On Friday, members of the German Parliament voted to legalise same-sex marriage, a move that brings the country up to speed with many of its Western peers.
German lawmaker Volker Beck, who has campaigned for LGBTQ rights in Europe, called it "an amazing victory," the Associated Press reports, as he leapt to his feet to applaud once the decision was announced.
Outside of the chancellory, the decision was met with just as much elation as LGBTQ couples celebrated, kissing and hugging, waving rainbow flags and carrying signs saying "marriage for everybody."
"We’ve been happily married for eight years, but we could never call it that," Shoshana Brandt told AP. "We are happy and proud that we are now equal and we can live our love."
On social media, supporters of LGBTQ rights were also excited to celebrate, rallying to express their joy.

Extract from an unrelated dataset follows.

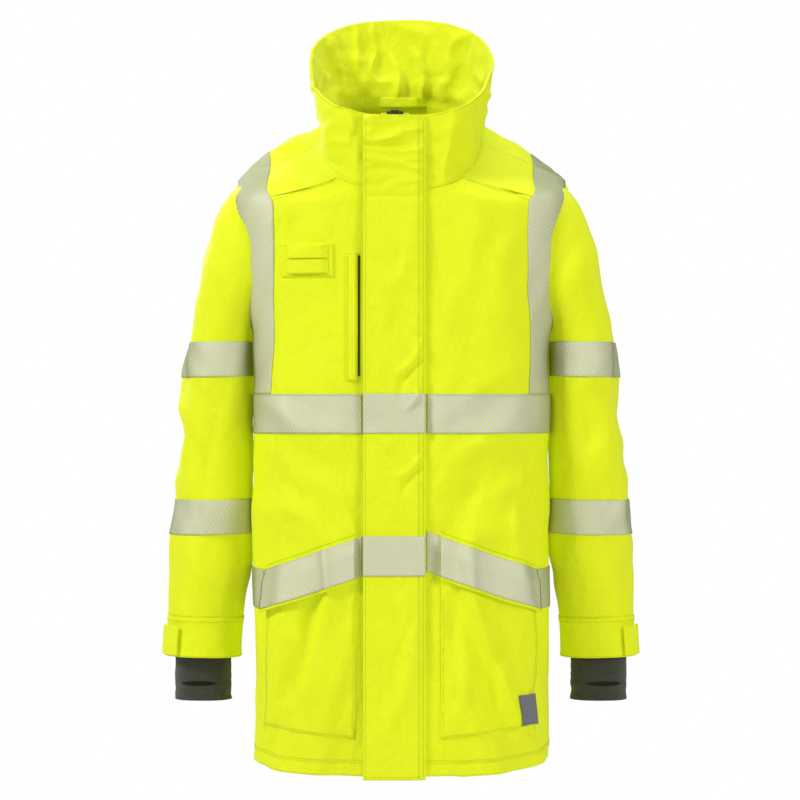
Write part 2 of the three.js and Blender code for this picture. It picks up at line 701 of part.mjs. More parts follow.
const sideLabelInner = 148;
const sideLabelBottom = 60;
const sideLabelHeight = 38;

function addLabels() {
  const labelTop = sideLabelBottom + sideLabelHeight;
  const label = rectangle(sideLabelInner, pocketOuter - 1, sideLabelBottom, labelTop);
  const labelLayer = bodyLayer(overPatch + trimThickness, overPatch, [0, 1, 2]);
  addPart('side_label', labelLayer.intersect(frontPrism(label)), labelGrey, 0.7);
  const sizeTop = neckBackHeight - 26;
  const sizeBox = boxSolid(-14, 14, 0, farReach, sizeTop - 22, sizeTop);
  const sizeOuter = liningInner - layerGap;
  const sizeLayer = bodyLayer(sizeOuter, sizeOuter - trimThickness, bodyRows.slice(8));
  addPart('size_label', sizeLayer.intersect(sizeBox), tapeSilver, 0.8);
}

// ---- Hanger loop inside the back neck: a strap on two sewn ends, with room for a hook behind it ----
const neckLiningY = neckBackDepth + liningInner;
const hangerBackY = neckLiningY - layerGap - hangerHookGap;
const hangerFrontY = hangerBackY - hangerThickness;
const hangerEndY = neckLiningY - 2.7; // the lining curves inwards towards the loop's ends
const hangerBottom = neckBackHeight - 6;

function addHangerLoop() {
  const half = hangerEndWidth / 2;
  const ends = [-hangerHalfWidth, hangerHalfWidth].map((x) => boxSolid(x - half, x + half,
    hangerFrontY, hangerEndY, hangerBottom, hangerBottom + hangerEndHeight));
  const strap = boxSolid(-hangerHalfWidth, hangerHalfWidth, hangerFrontY, hangerBackY, hangerBottom,
    hangerBottom + hangerWebbing);
  addPart('hanger_loop', joined(strap, ...ends), highVisYellow, 0.8);
}

// ---- Sleeves ----
const bodyOutline = filled(torsoPoint, bodyRows, torsoColumns, seamGap - 0.1);
const trimmedBodyOutline = filled(torsoPoint, bodyRows, torsoColumns, trimOuter + layerGap);
const tabInnerX = cuffInnerX + 77;
const tabBottom = cuffBottom + 5;
const tabHeight = 38;

function sleeveLayer(outer, inner, rows = sleeveRows) {
  return skin(sleevePoint, rows, sleeveColumns, outer, inner);
}

function addSleeveTape(name, lowInner, lowOuter) {
  const outline = slopedBand(lowInner, lowOuter, sleeveInnerX - 20, sleeveInnerX + 130, reflectiveWidth - 5);
  const tape = sleeveLayer(trimOuter + layerGap, 2 * layerGap).intersect(throughPrism(outline))
    .subtract(trimmedBodyOutline);
  addBothSides(name, tape, tapeSilver, 0.45);
}

function addBothSides(name, leftSolid, colour, roughness = 0.75) {
  addPart(`${name}_left`, leftSolid, colour, roughness);
  addPart(`${name}_right`, mirrored(leftSolid), colour, roughness);
}

function addSleeves() {
  addBothSides('sleeve', sleeveLayer(0, -clothThickness).subtract(bodyOutline), highVisYellow);
  addSleeveTape('sleeve_upper_tape', 499, 503);
  addSleeveTape('sleeve_lower_tape', 296, 300);
  addBothSides('cuff', sleeveLayer(0, -clothThickness, cuffRows), highVisYellow);
}

function addCuffTabs() {
  const reach = (low, high) => boxSolid(low, high, -farReach, 0, tabBottom, tabBottom + tabHeight);
  const leafInner = overPatch + 0.4;
  const leafLayer = sleeveLayer(leafInner + flapThickness, leafInner, cuffRows);
  const leaf = leafLayer.intersect(reach(tabInnerX, farReach));
  const seamStart = -6;
  const seamBox = boxSolid(tabInnerX, farReach, seamStart, 0, tabBottom, tabBottom + tabHeight);
  const seam = sleeveLayer(leafInner + flapThickness / 2, layerGap, cuffRows).intersect(seamBox);
  addBothSides('cuff_tab', joined(leaf, seam), highVisYellow);
  const tabTop = tabBottom + tabHeight;
  const hookBox = boxSolid(tabInnerX + 3, farReach, -farReach, -20, tabBottom + 6, tabTop - 6);
  const hook = sleeveLayer(trimOuter, layerGap, cuffRows).intersect(hookBox);
  addBothSides('cuff_loop_patch', hook, highVisYellow, 0.9);
}

// The stretch cuff hangs inside the sleeve, narrow below and spread to the sleeve at its top.
function innerCuffRings() {
  const middle = cuffInnerX + sleeveWidthAtCuff / 2;
  const ring = (z, halfWidth, depth, shift = 0) => sleeveRing(middle - halfWidth + shift, z,
    middle + halfWidth + shift, z, depth);
  const above = (innerCuffTop - cuffSeamHeight) / (forearmHeight - cuffSeamHeight);
  const host = ringBetween(sleeveRings, 1 + above);
  const inset = clothThickness + layerGap + 0.3;
  const inner = [host.innerX + inset, host.innerZ];
  const outer = [host.outerX - inset, host.outerZ];
  const top = sleeveRing(...inner, ...outer, host.depth - inset);
  return [
    ring(innerCuffBottom, innerCuffHalfWidth, innerCuffHalfDepth),
    ring(cuffBottom, innerCuffHalfWidth + 0.5, innerCuffHalfDepth),
    ring((cuffBottom + innerCuffTop) / 2, innerCuffHalfWidth + 4, innerCuffHalfDepth + 5),
    top,
  ];
}

function addInnerCuffs() {
  const rings = innerCuffRings();
  const surface = (v, angle) => tubePoint(rings, v, angle);
  const rows = [0, 0.5, 1, 2, 3];
  const cuff = skin(surface, rows, sleeveColumns, 0, -liningThickness);
  const middle = cuffInnerX + sleeveWidthAtCuff / 2 + 4;
  const slit = boxSolid(middle - thumbSlitWidth / 2, middle + thumbSlitWidth / 2, -farReach, 0,
    thumbSlitHeightAt, thumbSlitHeightAt + thumbSlitHeight);
  addBothSides('inner_cuff', cuff.subtract(slit), stretchOlive, 0.85);
}

// ---- The whole coat ----
addOuterCloth();
addLining();
addCollar();
addChestTape();
addWaistTapeBack();
addBraceTapes();
addPocket('right', pocketInnerRight);
addPocket('left', pocketInnerLeft);
addZip();
addSlider();
addStormFlap();
addChestPocket();
addRadioPatch();
addLabels();
addHangerLoop();
addSleeves();
addCuffTabs();
addInnerCuffs();

const coat = new THREE.Group();
coat.position.set(0, -(hangerFrontY + hangerBackY) / 2, -(hangerBottom + hangerWebbing / 2));
for (const { name, solid, colour, roughness, metalness } of parts) {
  const material = new THREE.MeshStandardMaterial({ color: colour, roughness, metalness });
  const mesh = new THREE.Mesh(toGeometry(solid), material);
  mesh.name = name;
  coat.add(mesh);
}

const group = new THREE.Group();
group.add(coat);

export default group;
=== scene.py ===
import math

import bpy
import numpy as np
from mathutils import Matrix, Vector


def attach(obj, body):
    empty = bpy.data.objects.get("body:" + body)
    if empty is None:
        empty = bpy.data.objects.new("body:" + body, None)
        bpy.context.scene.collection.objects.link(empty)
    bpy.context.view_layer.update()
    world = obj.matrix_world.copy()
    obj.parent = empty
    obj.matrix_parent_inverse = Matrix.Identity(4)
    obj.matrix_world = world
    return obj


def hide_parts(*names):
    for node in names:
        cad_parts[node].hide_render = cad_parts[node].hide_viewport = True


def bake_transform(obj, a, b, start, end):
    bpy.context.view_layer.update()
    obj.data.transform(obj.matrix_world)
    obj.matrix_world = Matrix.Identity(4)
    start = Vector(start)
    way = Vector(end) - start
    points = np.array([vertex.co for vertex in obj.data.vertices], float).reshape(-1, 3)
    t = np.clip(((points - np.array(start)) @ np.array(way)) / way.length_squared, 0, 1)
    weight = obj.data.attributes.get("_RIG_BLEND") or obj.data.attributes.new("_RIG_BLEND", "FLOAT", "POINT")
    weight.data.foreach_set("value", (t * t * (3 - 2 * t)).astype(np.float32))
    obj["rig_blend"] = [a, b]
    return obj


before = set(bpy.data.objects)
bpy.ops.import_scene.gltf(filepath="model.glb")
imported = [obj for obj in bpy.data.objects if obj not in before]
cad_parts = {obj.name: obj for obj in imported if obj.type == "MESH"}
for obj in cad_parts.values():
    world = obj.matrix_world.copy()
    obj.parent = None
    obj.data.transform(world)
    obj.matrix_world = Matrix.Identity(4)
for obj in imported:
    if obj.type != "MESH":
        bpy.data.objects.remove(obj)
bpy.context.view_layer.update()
scene = bpy.context.scene

# Sizes below are in millimetres. Heights count from the front hem and depths from the side seams.
origin = np.array([0, -0.07355, -0.8645])
ruled = {"cell": 3.4, "tapeCell": 2.6, "liningCell": 7.0}


def toFrame(points):
    return np.asarray(points, float) / 1000 + origin


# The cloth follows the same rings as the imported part, one value per ring from the hem up.
coat = {
    "halfWidth": [190, 190, 190, 191, 197, 208.5, 216, 163, 102, 109.75, 117.5],
    "back": [122, 124, 122, 126, 130, 128, 116, 102, 84, 91.75, 99.5],
    "lead": [3, 3, 3, 3, 3, 3, 3, 7, 12, 12, 12],
    "side": [19, 150, 300, 450, 565, 664, 745, 776.5, 808, 860, 912],
    "front": [0, 150, 300, 450, 565, 655, 711, 722.5, 736, 782.5, 829],
    "rear": [8, 150, 300, 450, 565, 673, 779, 830.5, 867, 923.5, 980],
    "square": [3, 3, 3, 3, 3, 3, 3, 3, 2.5, 2.5, 2.5],
}
arm = {
    "innerX": [209, 206, 198, 197, 197, 198, 191, 167, 137],
    "outerX": [306, 303, 298, 289, 277, 261, 240, 212, 176],
    "innerZ": [137, 188, 280, 370, 470, 527, 562, 577, 585],
    "outerZ": [139, 190, 280, 400, 530, 630, 707, 747, 753],
    "depth": [43, 44, 48, 55, 63, 68, 73, 73, 73],
}
face = {"depthAtHem": 140, "depthAtRim": 105, "height": 829}
faceOut = np.array([0, -0.99911, 0.042182])
armSquare = 2.3
neckRing, rimRing = 8, 10
zipX, openingHalf = -7.5, 6
flapFree, flapSewn = -47.5, 31


def fineTable(table):
    count = len(next(iter(table.values())))
    steps = np.linspace(0, count - 1, 200 * (count - 1) + 1)
    index = np.minimum(steps.astype(int), count - 2)
    part = steps - index
    square, cube = part ** 2, part ** 3
    fine = {"at": steps}
    for key, values in table.items():
        values = np.array(values, float)
        padded = np.concatenate([values[:1], values, values[-1:]])
        before, start, end, after = (padded[index + k] for k in range(4))
        fine[key] = (start * (2 * cube - 3 * square + 1) + (end - before) / 2 * (cube - 2 * square + part)
                     + end * (3 * square - 2 * cube) + (after - start) / 2 * (cube - square))
    return fine


coatFine, armFine = fineTable(coat), fineTable(arm)


def ringValue(fine, key, at):
    return np.interp(at, fine["at"], fine[key])


def powered(value, square):
    return np.sign(value) * np.abs(value) ** (2 / square)


def faceY(z):
    return z * (face["depthAtHem"] - face["depthAtRim"]) / face["height"] - face["depthAtHem"]


def smooth(low, high, value):
    part = np.clip((value - low) / (high - low), 0, 1)
    return part * part * (3 - 2 * part)


def unit(vectors):
    return vectors / np.maximum(np.linalg.norm(vectors, axis=-1, keepdims=True), 1e-9)


def heightAt(at, turn):
    along = powered(np.sin(turn), ringValue(coatFine, "square", at))
    side = ringValue(coatFine, "side", at)
    end = np.where(along < 0, ringValue(coatFine, "front", at), ringValue(coatFine, "rear", at))
    return side + np.abs(along) * (end - side)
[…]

The vote was made possible when German Chancellor Angela Merkel, who has long been opposed to same-sex marriage, appeared to ease her stance earlier this week. Though Merkel said this week that members of her party should view the issue as a "question of conscience," she eventually voted against legalising same-sex unions.
However, she did ask members of her party to vote individually instead of aligning to party ideals, and in the end, the bill passed with 393 votes in favor of "marriage for everybody," 226 opposing the measure, and four abstentions.